COUNTDOWN TO LEGALIZATION, DAY 89
Time for some legalization lawsuit tit-for-tat, folks.
Supporters of cannabis prohibition sued the California Secretary of State on August 4, alleging voters could be misled about legalization initiative Proposition 64.
The ballot arguments for and against the Adult Use of Marijuana Act will go to the courts this week.
No on 64 alleges that Yes on Prop. 64's ballot arguments are false and misleading for two reasons: 1) TV advertising; and 2) pot delivery services.
When voters get their sample ballots, Prop. 64’s arguments in favor state that: “Nothing in 64 makes it legal to show marijuana ads on TV. Federal law prohibits it!”
The Prop. 64 arguments also state that: “Sale of nonmedical marijuana will be legal only at highly-regulated, licensed marijuana businesses, and only adults 21+ will be permitted to enter.”
But opponents of the measure — which allows adults 21 and over to carry one ounce in public and grow six plant at home — are saying those statements are false.
“The first statement is false and misleading because the initiative specifically contemplates TV advertising. In fact, although Prop 64 includes an exhaustive list of advertising prohibitions – it does NOT include television broadcast. In addition, the measure even spells out exactly how the television piece would work:
‘Any advertising or marketing placed in broadcast, cable, radio, print and digital communications shall only be displayed where at least 71. 6 percent of the audience is reasonably expected to be 21 years of age or older, as determined by reliable, up-to-date audience composition data.’
No on 64 says the second statement about where legal sales can occur is false and misleading because “Proposition 64 does much more than allow sale of marijuana in brick and mortar retail stores. Proposition 64 also authorizes sale by delivery service.”
But on its face, both of No on 64’s lawsuit claims seem to lack merit.
Regarding the first claim, Prop 64 cannot make it legal to show pot ads radio or TV, which are federally controlled. If the feds suddenly legalize pot, Prop 64 actually protects consumers by saying where the ads could run.
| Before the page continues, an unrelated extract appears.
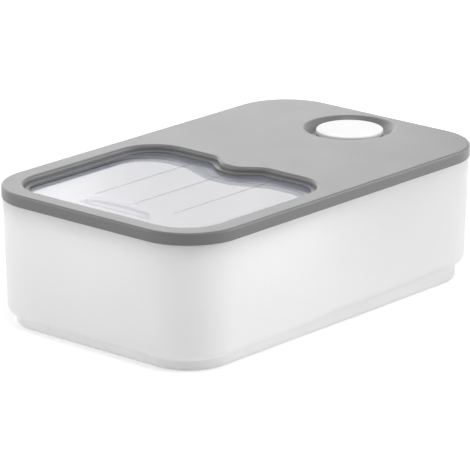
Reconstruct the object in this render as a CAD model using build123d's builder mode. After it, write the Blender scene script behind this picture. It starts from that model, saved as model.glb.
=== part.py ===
from build123d import *
import os
from math import cos, hypot, radians, sin, tan

# A low rice bin. A white drafted body stands on an inset foot. Its grey lid has a sunk opening with a
# clear hatch that slides back under the rear half, and an absorber canister with a round knob.
# Millimetres, +Z up, origin at the middle of the foot's underside. The length runs along Y, and the
# hatch end is at -Y.

# ---- driving dimensions ----------------------------------------------------------------------------

# whole bin
LENGTH = 360.0
WIDTH = 224.0
HEIGHT = 111.0
CORNER_RADIUS = 47.0  # outer corner of the lid, seen from above

# lid cover
COVER_THICKNESS = 2.4
SKIRT_DEPTH = 9.5  # from the lid's top down to the skirt's edge
SKIRT_THICKNESS = 2.2
COVER_EDGE_FILLET = 1.8

# opening in the lid cover, with a bump of the lid in the middle of its rear edge
OPENING_SIDE_MARGIN = 17.5  # to the lid's edge
OPENING_FRONT_MARGIN = 15.7
OPENING_LENGTH = 164.8
OPENING_FRONT_RADIUS = 32.0
OPENING_REAR_RADIUS = 31.0
OPENING_EDGE_FILLET = 2.6
OPENING_WALL = 2.2
BUMP_HALF_ROOT = 25.0
BUMP_HALF_TIP = 8.0
BUMP_DEPTH = 13.0
BUMP_RADIUS = 15.0
FLANGE_WIDTH = 4.0
FLANGE_TOP_DEPTH = 4.0  # below the lid's top
FLANGE_THICKNESS = 1.7

# bin body
BODY_INSET = 0.8  # from the lid's outline, at the skirt's edge
BODY_WALL = 2.4
BODY_DRAFT = 1.67  # degrees
BODY_LOWER_FILLET = 7.0
FOOT_INSET = 10.2  # from the lid's outline
FOOT_HEIGHT_FRONT = 8.3
FOOT_HEIGHT_REAR = 14.7
FOOT_LOWER_FILLET = 3.2
FLOOR_THICKNESS = 2.4
FLOOR_FILLET = 3.0
BASE_RECESS_DEPTH = 0.8
BASE_RING_WIDTH = 9.0
RIM_RISE = 5.3  # neck inside the skirt
SKIRT_GAP = 0.3  # the skirt's edge above the body's shoulder
NECK_GAP = 0.4  # neck to skirt, and neck to inner frame

# inner frame
FRAME_WALL = 1.8
LEDGE_THICKNESS = 1.9
THROAT_INSET = 4.0  # from the opening's sides and front
THROAT_REAR_INSET = 14.0
THROAT_RADIUS = 28.0
THROAT_BUMP_DEPTH = 13.0
THROAT_BUMP_HALF_ROOT = 44.0
THROAT_BUMP_HALF_TIP = 12.0
CHANNEL_WALL = 1.8
CHANNEL_TO_DISH = 3.0  # rear end of the hatch's channel to the dish's edge

# sliding hatch
HATCH_THICKNESS = 2.0
HATCH_LIFT = 0.4  # above the ledge
HATCH_SIDE_GAP = 0.4
HATCH_TOP_GAP = 0.3  # ribs to the flange
HATCH_OVERLAP = 7.5  # past the throat's sides and front
HATCH_REAR_OVERLAP = 18.5
HATCH_REAR_RADIUS = 12.0
RIB_COUNT = 3
RIB_SPACING = 40.0
RIB_WIDTH = 1.2
RIB_HEIGHT = 0.3
RIB_LENGTH = 125.5
RIB_REAR_MARGIN = 1.5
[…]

The second disputed claim is factually accurate: “sale of non-medical marijuana will be legal only at highly-regulated, licensed marijuana businesses”. It in no way implies those businesses are only brick-and-mortar, in an era where Americans get literally everything delivered.
Here is the link to the No on Prop. 64 lawsuit
Earlier last week, Yes on 64 started the legal challenges by filing suit alleging No on 64 was making false and misleading arguments on the ballot
. That lawsuit has much more merit. Led by Sen. Diane Feinstein, the No on Prop. 64 ballot arguments state that the law will expose children “to ads promoting marijuana gummy candy and brownies.”
In reality, Prop. 64 prohibits pot products “designed to be appealing to children or easily confused with commercially sold candy or foods," the law states Prop. 64 has four explicit separate child protection provisions.
“[I]t is provably false to suggest children will in any way be exposed to advertisements promoting marijuana gummy candy or brownies,” Prop. 64 states.
No on 64’s lawsuit goes to a hearing on Friday at 11 a.m. in Superior Court in Sacramento County.